THE INPUT:
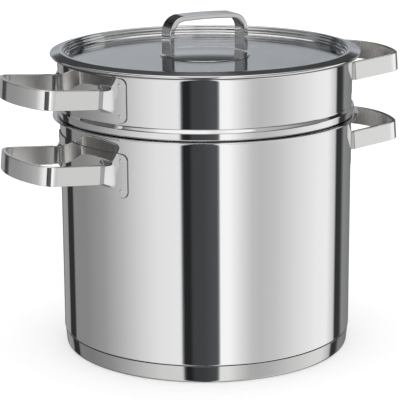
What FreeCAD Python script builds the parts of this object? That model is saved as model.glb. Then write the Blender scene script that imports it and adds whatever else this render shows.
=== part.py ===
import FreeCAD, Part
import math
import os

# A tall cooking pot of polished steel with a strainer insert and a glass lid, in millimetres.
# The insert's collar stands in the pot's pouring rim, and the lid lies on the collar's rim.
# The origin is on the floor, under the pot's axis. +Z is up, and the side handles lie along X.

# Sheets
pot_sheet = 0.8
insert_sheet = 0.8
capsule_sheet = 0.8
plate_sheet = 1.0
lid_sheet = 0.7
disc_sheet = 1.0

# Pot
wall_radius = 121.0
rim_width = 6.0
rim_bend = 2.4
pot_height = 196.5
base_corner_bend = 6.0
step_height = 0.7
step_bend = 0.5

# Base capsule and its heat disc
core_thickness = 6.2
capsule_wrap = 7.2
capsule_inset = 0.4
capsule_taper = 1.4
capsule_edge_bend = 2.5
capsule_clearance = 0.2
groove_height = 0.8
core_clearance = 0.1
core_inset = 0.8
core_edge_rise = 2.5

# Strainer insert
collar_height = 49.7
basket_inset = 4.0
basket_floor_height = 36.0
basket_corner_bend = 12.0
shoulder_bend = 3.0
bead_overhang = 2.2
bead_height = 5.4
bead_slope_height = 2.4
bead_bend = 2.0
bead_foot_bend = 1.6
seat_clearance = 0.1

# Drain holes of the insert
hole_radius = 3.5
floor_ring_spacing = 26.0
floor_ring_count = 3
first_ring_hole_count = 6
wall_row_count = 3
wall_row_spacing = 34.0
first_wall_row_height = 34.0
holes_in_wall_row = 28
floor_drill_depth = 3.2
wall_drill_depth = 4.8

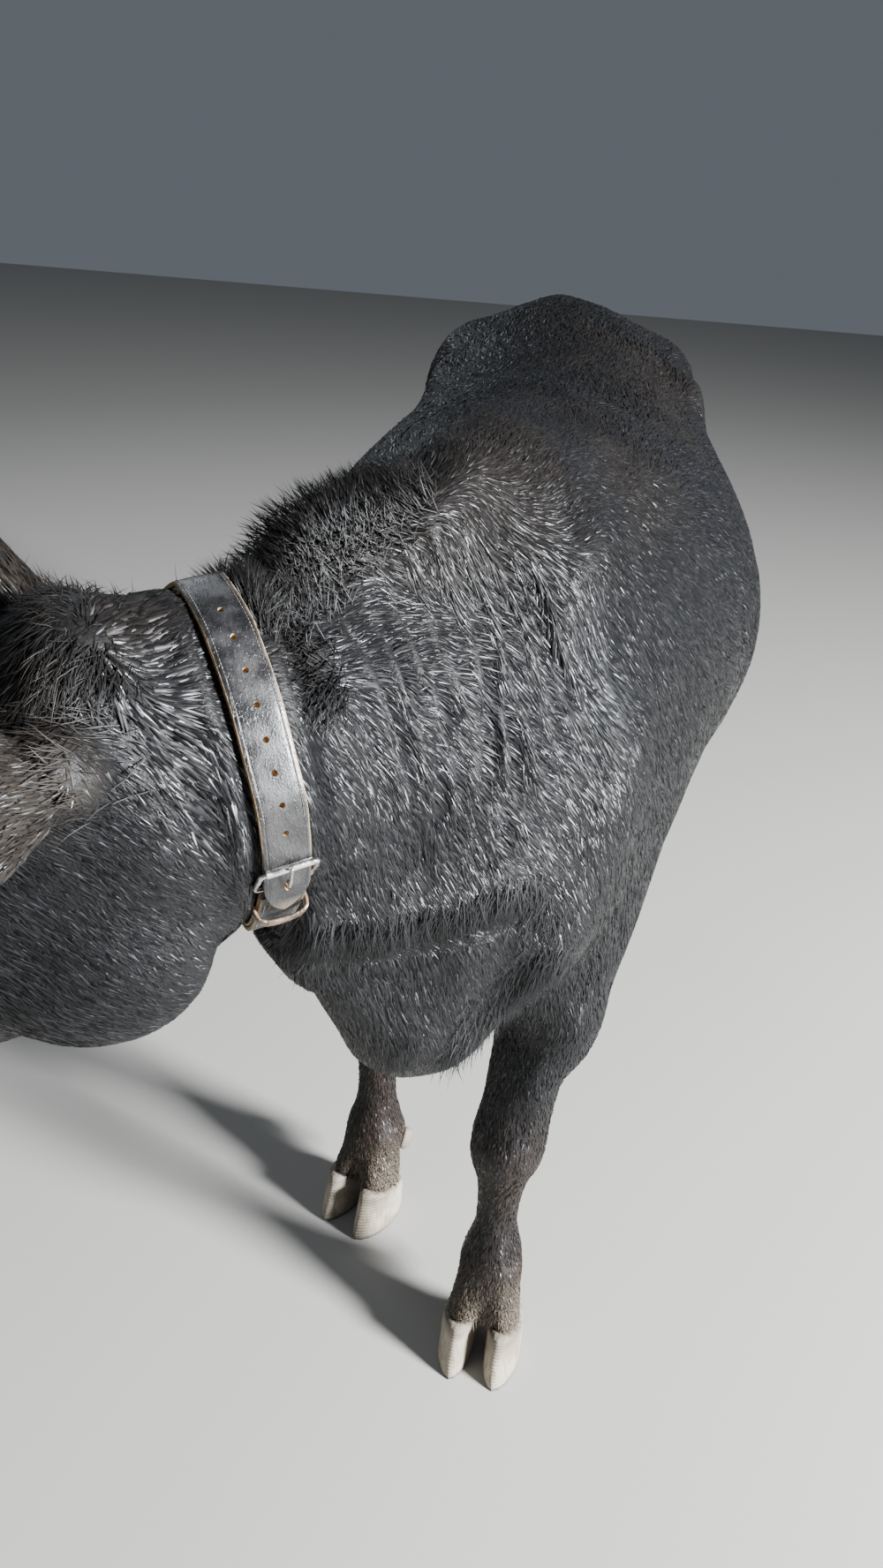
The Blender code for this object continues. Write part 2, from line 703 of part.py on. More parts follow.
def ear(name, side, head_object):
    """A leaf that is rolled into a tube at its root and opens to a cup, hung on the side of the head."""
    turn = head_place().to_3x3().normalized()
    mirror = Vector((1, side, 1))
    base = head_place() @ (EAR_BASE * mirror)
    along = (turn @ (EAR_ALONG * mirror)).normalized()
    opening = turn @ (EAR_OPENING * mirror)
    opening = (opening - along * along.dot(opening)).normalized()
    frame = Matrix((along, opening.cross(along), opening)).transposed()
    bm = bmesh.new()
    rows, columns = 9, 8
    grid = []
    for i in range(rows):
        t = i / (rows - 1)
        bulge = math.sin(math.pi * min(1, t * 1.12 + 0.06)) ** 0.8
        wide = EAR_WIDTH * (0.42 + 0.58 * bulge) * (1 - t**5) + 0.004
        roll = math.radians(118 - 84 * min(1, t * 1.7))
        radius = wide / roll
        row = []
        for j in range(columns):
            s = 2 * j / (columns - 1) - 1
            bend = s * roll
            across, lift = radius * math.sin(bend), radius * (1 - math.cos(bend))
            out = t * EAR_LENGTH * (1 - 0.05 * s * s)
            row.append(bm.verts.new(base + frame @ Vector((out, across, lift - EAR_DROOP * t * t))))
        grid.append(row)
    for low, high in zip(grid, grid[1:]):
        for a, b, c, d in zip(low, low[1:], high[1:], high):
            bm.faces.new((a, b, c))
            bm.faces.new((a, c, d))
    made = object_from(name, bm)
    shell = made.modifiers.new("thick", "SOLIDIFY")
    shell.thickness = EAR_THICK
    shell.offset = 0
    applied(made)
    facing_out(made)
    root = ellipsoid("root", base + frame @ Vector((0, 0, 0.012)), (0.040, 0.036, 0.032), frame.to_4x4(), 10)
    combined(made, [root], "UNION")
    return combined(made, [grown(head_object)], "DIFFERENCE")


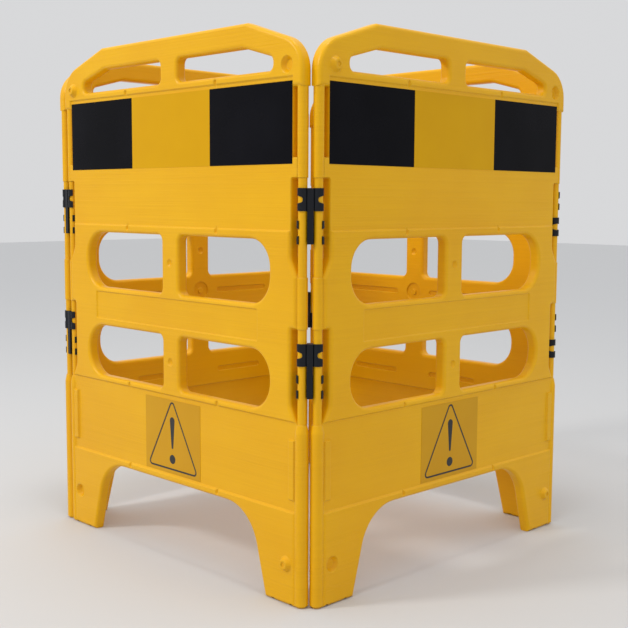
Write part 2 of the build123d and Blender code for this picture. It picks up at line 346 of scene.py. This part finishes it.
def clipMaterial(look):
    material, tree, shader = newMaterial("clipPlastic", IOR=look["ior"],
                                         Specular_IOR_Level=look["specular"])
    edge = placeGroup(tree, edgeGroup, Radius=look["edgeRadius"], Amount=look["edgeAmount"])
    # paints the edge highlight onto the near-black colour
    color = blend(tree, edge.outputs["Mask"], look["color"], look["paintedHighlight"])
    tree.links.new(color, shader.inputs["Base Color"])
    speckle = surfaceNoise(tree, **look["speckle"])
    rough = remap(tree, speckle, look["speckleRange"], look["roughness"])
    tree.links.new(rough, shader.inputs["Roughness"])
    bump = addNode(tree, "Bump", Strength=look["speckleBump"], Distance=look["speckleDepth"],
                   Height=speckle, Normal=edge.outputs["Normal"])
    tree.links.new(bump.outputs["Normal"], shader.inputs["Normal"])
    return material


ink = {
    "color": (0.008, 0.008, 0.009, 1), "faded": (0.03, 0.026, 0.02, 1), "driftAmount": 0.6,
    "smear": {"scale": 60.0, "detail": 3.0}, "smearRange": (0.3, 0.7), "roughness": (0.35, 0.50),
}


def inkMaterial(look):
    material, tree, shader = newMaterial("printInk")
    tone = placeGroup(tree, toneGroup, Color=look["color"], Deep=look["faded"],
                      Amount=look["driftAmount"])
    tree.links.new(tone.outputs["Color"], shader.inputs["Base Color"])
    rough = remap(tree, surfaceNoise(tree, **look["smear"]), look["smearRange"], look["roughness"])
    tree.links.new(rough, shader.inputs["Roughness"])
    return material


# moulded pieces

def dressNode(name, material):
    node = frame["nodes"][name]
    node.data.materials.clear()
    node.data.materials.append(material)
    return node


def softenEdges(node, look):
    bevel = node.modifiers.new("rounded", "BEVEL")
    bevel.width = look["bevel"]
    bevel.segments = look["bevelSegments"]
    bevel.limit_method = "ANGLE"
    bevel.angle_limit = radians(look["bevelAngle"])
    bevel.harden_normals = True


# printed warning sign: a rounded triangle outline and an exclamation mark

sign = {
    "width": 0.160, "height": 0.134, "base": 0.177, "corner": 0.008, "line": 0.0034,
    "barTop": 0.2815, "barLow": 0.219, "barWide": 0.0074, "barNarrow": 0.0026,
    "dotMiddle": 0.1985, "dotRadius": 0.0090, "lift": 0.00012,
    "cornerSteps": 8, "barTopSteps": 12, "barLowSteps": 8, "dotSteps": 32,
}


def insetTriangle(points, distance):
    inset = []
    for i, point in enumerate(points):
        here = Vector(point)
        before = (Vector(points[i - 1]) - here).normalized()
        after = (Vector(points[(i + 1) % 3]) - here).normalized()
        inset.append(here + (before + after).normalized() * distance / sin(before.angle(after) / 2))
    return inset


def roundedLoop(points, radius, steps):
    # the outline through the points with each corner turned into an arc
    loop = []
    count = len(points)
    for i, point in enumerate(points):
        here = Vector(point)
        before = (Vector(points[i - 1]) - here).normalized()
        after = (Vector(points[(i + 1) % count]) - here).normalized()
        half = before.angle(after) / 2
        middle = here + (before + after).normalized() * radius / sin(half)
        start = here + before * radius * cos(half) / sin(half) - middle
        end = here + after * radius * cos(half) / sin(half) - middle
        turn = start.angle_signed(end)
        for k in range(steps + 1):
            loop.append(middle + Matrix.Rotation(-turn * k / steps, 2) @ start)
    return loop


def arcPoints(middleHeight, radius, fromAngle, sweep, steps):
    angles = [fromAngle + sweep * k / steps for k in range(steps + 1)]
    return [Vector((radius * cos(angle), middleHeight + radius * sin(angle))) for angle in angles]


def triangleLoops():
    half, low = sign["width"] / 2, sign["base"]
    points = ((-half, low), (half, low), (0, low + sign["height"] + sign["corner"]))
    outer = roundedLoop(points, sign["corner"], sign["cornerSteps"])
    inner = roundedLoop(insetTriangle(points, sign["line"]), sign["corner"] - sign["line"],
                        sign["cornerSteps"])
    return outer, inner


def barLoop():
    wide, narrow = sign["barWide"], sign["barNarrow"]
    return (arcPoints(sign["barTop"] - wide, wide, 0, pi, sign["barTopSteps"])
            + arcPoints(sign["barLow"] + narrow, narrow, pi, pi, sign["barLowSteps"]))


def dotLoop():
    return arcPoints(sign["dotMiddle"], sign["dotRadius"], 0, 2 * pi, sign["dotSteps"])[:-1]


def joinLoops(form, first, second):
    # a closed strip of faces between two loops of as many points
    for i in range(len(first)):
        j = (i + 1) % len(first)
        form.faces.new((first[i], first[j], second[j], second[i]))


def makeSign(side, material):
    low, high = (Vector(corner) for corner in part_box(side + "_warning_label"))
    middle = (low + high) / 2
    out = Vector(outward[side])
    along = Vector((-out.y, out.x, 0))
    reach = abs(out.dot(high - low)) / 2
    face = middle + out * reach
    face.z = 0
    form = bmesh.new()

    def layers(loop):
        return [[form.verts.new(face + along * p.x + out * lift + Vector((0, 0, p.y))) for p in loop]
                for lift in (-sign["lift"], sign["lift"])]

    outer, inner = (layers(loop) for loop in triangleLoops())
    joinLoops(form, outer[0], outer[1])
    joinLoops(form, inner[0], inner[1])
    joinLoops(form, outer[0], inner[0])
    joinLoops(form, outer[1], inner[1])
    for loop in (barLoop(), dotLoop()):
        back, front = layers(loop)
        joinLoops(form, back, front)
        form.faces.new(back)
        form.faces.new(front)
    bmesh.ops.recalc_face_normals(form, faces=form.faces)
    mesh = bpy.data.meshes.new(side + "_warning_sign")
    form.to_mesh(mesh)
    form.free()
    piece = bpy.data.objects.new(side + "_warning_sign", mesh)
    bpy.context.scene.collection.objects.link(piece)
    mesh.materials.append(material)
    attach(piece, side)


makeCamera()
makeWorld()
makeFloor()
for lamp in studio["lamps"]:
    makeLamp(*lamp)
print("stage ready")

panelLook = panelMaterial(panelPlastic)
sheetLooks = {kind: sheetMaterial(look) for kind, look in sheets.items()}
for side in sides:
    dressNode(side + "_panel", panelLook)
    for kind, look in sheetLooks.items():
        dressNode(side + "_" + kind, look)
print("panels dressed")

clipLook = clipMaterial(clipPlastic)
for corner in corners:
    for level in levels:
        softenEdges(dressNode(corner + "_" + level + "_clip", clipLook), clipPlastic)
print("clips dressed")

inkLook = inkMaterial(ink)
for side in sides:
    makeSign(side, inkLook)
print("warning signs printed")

PROBLEM REQUIREMENTS:
Copy every line that contains the string "code".

RESPONSE BELOW:
The Blender code for this object continues. Write part 2, from line 703 of part.py on. More parts follow.
Write part 2 of the build123d and Blender code for this picture. It picks up at line 346 of scene.py. This part finishes it.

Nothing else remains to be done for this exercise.